Return all of the data exactly as given.

--- BEGIN Information provided ---

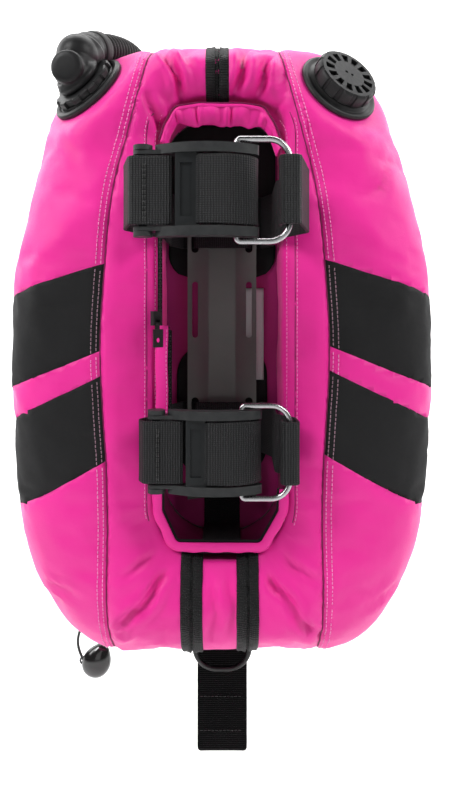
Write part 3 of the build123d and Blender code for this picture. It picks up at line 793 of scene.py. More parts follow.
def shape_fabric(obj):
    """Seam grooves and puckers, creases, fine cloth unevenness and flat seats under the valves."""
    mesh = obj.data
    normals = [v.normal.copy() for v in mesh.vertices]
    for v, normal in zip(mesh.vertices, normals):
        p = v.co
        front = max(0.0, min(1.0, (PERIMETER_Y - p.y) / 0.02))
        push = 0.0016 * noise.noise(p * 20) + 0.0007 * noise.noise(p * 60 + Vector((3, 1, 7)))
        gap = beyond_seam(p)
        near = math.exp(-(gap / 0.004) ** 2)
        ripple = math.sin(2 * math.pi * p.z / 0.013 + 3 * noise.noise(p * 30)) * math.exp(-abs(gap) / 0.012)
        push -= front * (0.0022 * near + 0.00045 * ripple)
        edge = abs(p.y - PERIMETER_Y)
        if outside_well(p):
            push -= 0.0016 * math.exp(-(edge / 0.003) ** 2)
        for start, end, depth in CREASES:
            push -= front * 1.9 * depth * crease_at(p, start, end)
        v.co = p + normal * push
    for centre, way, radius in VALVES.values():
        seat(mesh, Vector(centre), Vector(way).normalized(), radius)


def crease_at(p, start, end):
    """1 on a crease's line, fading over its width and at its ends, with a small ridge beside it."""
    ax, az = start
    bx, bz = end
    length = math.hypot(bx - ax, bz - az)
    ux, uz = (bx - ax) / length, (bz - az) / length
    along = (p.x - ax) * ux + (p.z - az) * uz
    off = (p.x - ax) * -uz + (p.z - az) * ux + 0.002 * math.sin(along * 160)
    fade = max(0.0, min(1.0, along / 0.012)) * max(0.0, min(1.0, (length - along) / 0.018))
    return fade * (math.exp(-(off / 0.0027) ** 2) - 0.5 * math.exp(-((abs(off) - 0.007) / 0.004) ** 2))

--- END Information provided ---

| Solution |
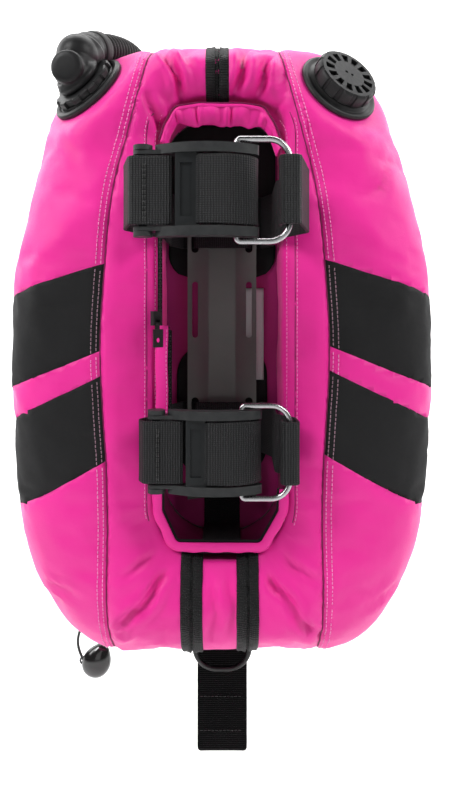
Write part 3 of the build123d and Blender code for this picture. It picks up at line 793 of scene.py. More parts follow.
def shape_fabric(obj):
    """Seam grooves and puckers, creases, fine cloth unevenness and flat seats under the valves."""
    mesh = obj.data
    normals = [v.normal.copy() for v in mesh.vertices]
    for v, normal in zip(mesh.vertices, normals):
        p = v.co
        front = max(0.0, min(1.0, (PERIMETER_Y - p.y) / 0.02))
        push = 0.0016 * noise.noise(p * 20) + 0.0007 * noise.noise(p * 60 + Vector((3, 1, 7)))
        gap = beyond_seam(p)
        near = math.exp(-(gap / 0.004) ** 2)
        ripple = math.sin(2 * math.pi * p.z / 0.013 + 3 * noise.noise(p * 30)) * math.exp(-abs(gap) / 0.012)
        push -= front * (0.0022 * near + 0.00045 * ripple)
        edge = abs(p.y - PERIMETER_Y)
        if outside_well(p):
            push -= 0.0016 * math.exp(-(edge / 0.003) ** 2)
        for start, end, depth in CREASES:
            push -= front * 1.9 * depth * crease_at(p, start, end)
        v.co = p + normal * push
    for centre, way, radius in VALVES.values():
        seat(mesh, Vector(centre), Vector(way).normalized(), radius)


def crease_at(p, start, end):
    """1 on a crease's line, fading over its width and at its ends, with a small ridge beside it."""
    ax, az = start
    bx, bz = end
    length = math.hypot(bx - ax, bz - az)
    ux, uz = (bx - ax) / length, (bz - az) / length
    along = (p.x - ax) * ux + (p.z - az) * uz
    off = (p.x - ax) * -uz + (p.z - az) * ux + 0.002 * math.sin(along * 160)
    fade = max(0.0, min(1.0, along / 0.012)) * max(0.0, min(1.0, (length - along) / 0.018))
    return fade * (math.exp(-(off / 0.0027) ** 2) - 0.5 * math.exp(-((abs(off) - 0.007) / 0.004) ** 2))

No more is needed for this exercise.